--- Start SUPPLIED MATERIAL ---
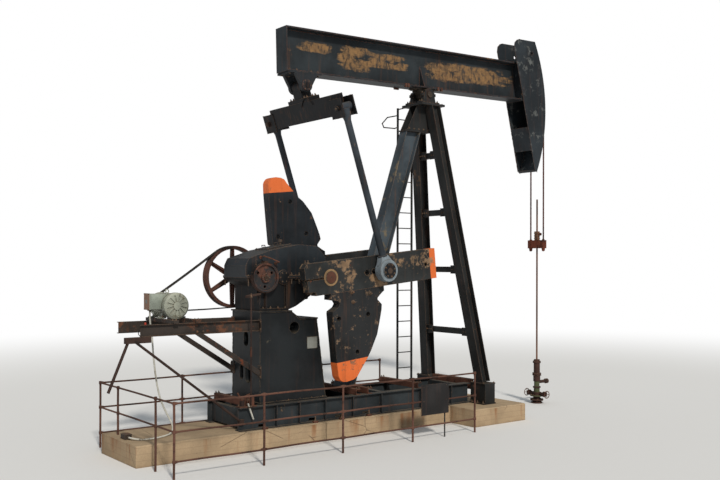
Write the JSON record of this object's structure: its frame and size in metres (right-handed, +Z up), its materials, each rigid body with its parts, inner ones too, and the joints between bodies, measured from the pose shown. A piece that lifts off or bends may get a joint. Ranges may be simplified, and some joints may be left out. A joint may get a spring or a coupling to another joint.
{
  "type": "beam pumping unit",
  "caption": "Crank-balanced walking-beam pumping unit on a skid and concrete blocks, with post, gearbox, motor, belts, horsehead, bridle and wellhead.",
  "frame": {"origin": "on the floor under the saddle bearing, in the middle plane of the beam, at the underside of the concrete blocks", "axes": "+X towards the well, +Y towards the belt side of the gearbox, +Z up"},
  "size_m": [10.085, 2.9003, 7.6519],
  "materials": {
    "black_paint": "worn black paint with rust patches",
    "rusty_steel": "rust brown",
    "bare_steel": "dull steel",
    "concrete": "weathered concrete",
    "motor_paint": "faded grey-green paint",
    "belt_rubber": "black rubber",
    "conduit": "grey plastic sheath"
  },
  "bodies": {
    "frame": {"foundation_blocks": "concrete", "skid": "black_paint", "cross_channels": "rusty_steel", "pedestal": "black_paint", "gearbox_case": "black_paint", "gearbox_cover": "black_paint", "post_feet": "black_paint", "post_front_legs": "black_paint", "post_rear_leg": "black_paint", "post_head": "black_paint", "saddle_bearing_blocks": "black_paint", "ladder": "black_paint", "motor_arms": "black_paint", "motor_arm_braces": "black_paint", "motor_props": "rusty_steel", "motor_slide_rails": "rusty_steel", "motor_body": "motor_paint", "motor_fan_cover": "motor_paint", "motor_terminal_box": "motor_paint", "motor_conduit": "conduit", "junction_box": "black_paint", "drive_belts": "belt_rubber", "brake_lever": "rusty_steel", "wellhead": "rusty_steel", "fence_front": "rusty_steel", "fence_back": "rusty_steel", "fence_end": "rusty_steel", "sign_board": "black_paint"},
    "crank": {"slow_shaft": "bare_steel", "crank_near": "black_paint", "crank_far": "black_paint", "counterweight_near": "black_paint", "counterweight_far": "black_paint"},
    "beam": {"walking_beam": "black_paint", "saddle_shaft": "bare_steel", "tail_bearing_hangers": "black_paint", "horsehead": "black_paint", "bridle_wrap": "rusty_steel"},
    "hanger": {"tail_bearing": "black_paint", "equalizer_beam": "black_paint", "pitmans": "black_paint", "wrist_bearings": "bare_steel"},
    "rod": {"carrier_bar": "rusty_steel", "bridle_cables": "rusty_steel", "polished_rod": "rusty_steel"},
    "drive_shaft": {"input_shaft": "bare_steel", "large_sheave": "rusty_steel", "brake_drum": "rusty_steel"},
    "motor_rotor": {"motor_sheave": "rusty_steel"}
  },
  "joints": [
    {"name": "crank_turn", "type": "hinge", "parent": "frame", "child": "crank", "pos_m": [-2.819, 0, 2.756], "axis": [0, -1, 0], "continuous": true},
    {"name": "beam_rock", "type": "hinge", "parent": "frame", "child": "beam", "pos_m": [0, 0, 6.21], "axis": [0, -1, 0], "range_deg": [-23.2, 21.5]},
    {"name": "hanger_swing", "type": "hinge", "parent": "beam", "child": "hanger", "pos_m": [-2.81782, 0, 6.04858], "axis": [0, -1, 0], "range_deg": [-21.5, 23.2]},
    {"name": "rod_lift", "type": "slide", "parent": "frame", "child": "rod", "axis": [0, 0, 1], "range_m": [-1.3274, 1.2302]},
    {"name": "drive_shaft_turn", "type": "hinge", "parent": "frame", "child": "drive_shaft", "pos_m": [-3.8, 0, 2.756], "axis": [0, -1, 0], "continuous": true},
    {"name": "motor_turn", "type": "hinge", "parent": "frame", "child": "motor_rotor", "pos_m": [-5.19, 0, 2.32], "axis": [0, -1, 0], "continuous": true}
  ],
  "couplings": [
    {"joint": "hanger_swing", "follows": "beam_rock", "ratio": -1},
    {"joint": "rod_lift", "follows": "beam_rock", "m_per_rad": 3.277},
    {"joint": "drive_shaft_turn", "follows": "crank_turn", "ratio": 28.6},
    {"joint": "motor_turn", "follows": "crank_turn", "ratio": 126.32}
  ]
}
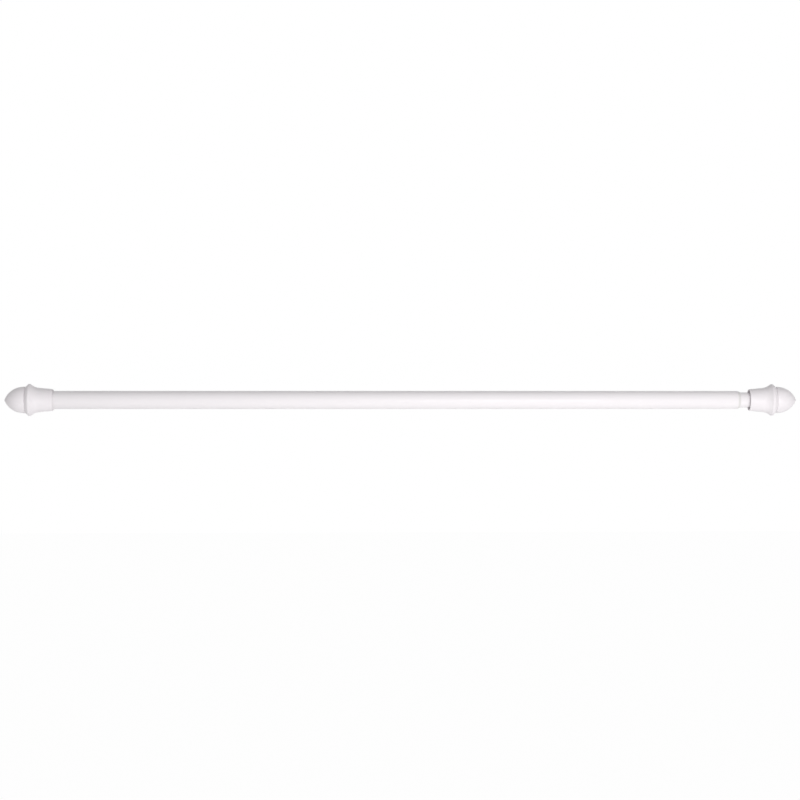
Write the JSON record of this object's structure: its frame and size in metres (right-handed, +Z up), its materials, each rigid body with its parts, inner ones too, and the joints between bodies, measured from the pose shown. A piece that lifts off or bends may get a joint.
--- End SUPPLIED MATERIAL ---
• [WHAT TO PRODUCE] Reproduce the data in full, exactly as presented.

• [TASK RESPONSE]
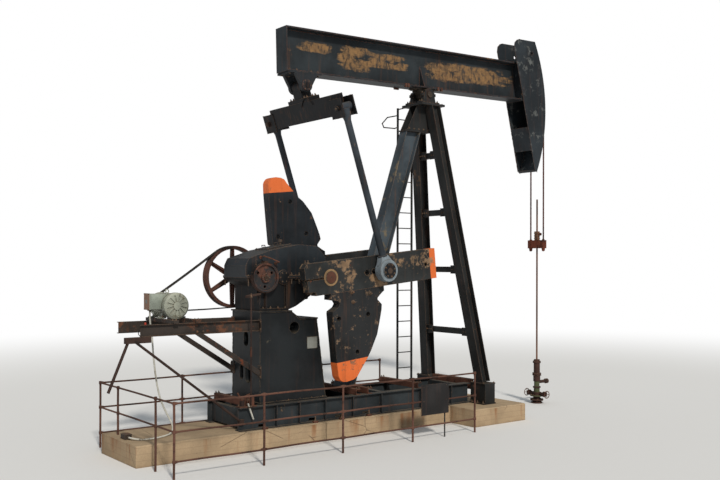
Write the JSON record of this object's structure: its frame and size in metres (right-handed, +Z up), its materials, each rigid body with its parts, inner ones too, and the joints between bodies, measured from the pose shown. A piece that lifts off or bends may get a joint. Ranges may be simplified, and some joints may be left out. A joint may get a spring or a coupling to another joint.
{
  "type": "beam pumping unit",
  "caption": "Crank-balanced walking-beam pumping unit on a skid and concrete blocks, with post, gearbox, motor, belts, horsehead, bridle and wellhead.",
  "frame": {"origin": "on the floor under the saddle bearing, in the middle plane of the beam, at the underside of the concrete blocks", "axes": "+X towards the well, +Y towards the belt side of the gearbox, +Z up"},
  "size_m": [10.085, 2.9003, 7.6519],
  "materials": {
    "black_paint": "worn black paint with rust patches",
    "rusty_steel": "rust brown",
    "bare_steel": "dull steel",
    "concrete": "weathered concrete",
    "motor_paint": "faded grey-green paint",
    "belt_rubber": "black rubber",
    "conduit": "grey plastic sheath"
  },
  "bodies": {
    "frame": {"foundation_blocks": "concrete", "skid": "black_paint", "cross_channels": "rusty_steel", "pedestal": "black_paint", "gearbox_case": "black_paint", "gearbox_cover": "black_paint", "post_feet": "black_paint", "post_front_legs": "black_paint", "post_rear_leg": "black_paint", "post_head": "black_paint", "saddle_bearing_blocks": "black_paint", "ladder": "black_paint", "motor_arms": "black_paint", "motor_arm_braces": "black_paint", "motor_props": "rusty_steel", "motor_slide_rails": "rusty_steel", "motor_body": "motor_paint", "motor_fan_cover": "motor_paint", "motor_terminal_box": "motor_paint", "motor_conduit": "conduit", "junction_box": "black_paint", "drive_belts": "belt_rubber", "brake_lever": "rusty_steel", "wellhead": "rusty_steel", "fence_front": "rusty_steel", "fence_back": "rusty_steel", "fence_end": "rusty_steel", "sign_board": "black_paint"},
    "crank": {"slow_shaft": "bare_steel", "crank_near": "black_paint", "crank_far": "black_paint", "counterweight_near": "black_paint", "counterweight_far": "black_paint"},
    "beam": {"walking_beam": "black_paint", "saddle_shaft": "bare_steel", "tail_bearing_hangers": "black_paint", "horsehead": "black_paint", "bridle_wrap": "rusty_steel"},
    "hanger": {"tail_bearing": "black_paint", "equalizer_beam": "black_paint", "pitmans": "black_paint", "wrist_bearings": "bare_steel"},
    "rod": {"carrier_bar": "rusty_steel", "bridle_cables": "rusty_steel", "polished_rod": "rusty_steel"},
    "drive_shaft": {"input_shaft": "bare_steel", "large_sheave": "rusty_steel", "brake_drum": "rusty_steel"},
    "motor_rotor": {"motor_sheave": "rusty_steel"}
  },
  "joints": [
    {"name": "crank_turn", "type": "hinge", "parent": "frame", "child": "crank", "pos_m": [-2.819, 0, 2.756], "axis": [0, -1, 0], "continuous": true},
    {"name": "beam_rock", "type": "hinge", "parent": "frame", "child": "beam", "pos_m": [0, 0, 6.21], "axis": [0, -1, 0], "range_deg": [-23.2, 21.5]},
    {"name": "hanger_swing", "type": "hinge", "parent": "beam", "child": "hanger", "pos_m": [-2.81782, 0, 6.04858], "axis": [0, -1, 0], "range_deg": [-21.5, 23.2]},
    {"name": "rod_lift", "type": "slide", "parent": "frame", "child": "rod", "axis": [0, 0, 1], "range_m": [-1.3274, 1.2302]},
    {"name": "drive_shaft_turn", "type": "hinge", "parent": "frame", "child": "drive_shaft", "pos_m": [-3.8, 0, 2.756], "axis": [0, -1, 0], "continuous": true},
    {"name": "motor_turn", "type": "hinge", "parent": "frame", "child": "motor_rotor", "pos_m": [-5.19, 0, 2.32], "axis": [0, -1, 0], "continuous": true}
  ],
  "couplings": [
    {"joint": "hanger_swing", "follows": "beam_rock", "ratio": -1},
    {"joint": "rod_lift", "follows": "beam_rock", "m_per_rad": 3.277},
    {"joint": "drive_shaft_turn", "follows": "crank_turn", "ratio": 28.6},
    {"joint": "motor_turn", "follows": "crank_turn", "ratio": 126.32}
  ]
}
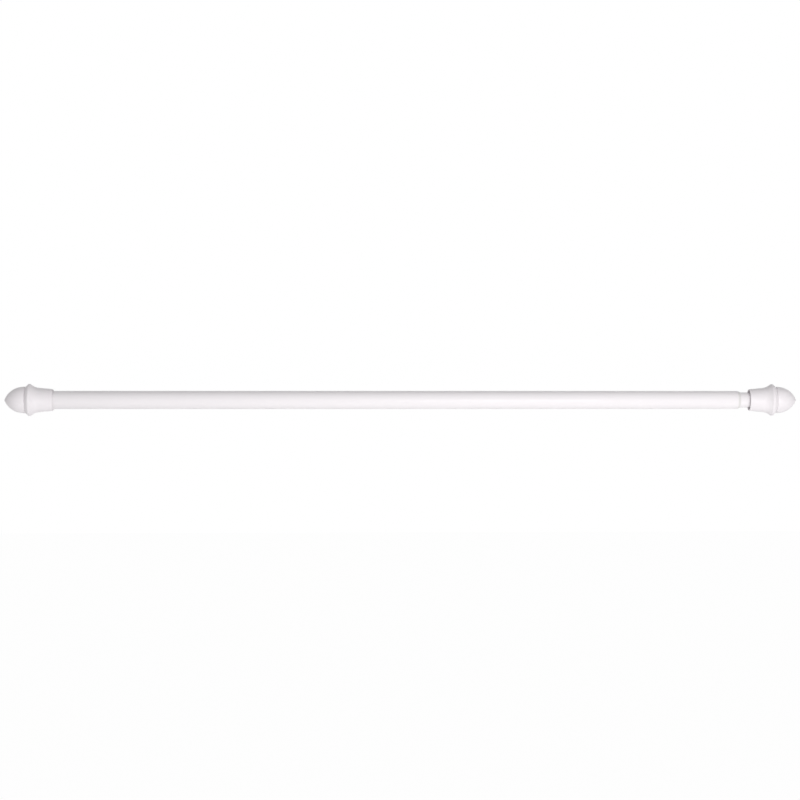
Write the JSON record of this object's structure: its frame and size in metres (right-handed, +Z up), its materials, each rigid body with its parts, inner ones too, and the joints between bodies, measured from the pose shown. A piece that lifts off or bends may get a joint.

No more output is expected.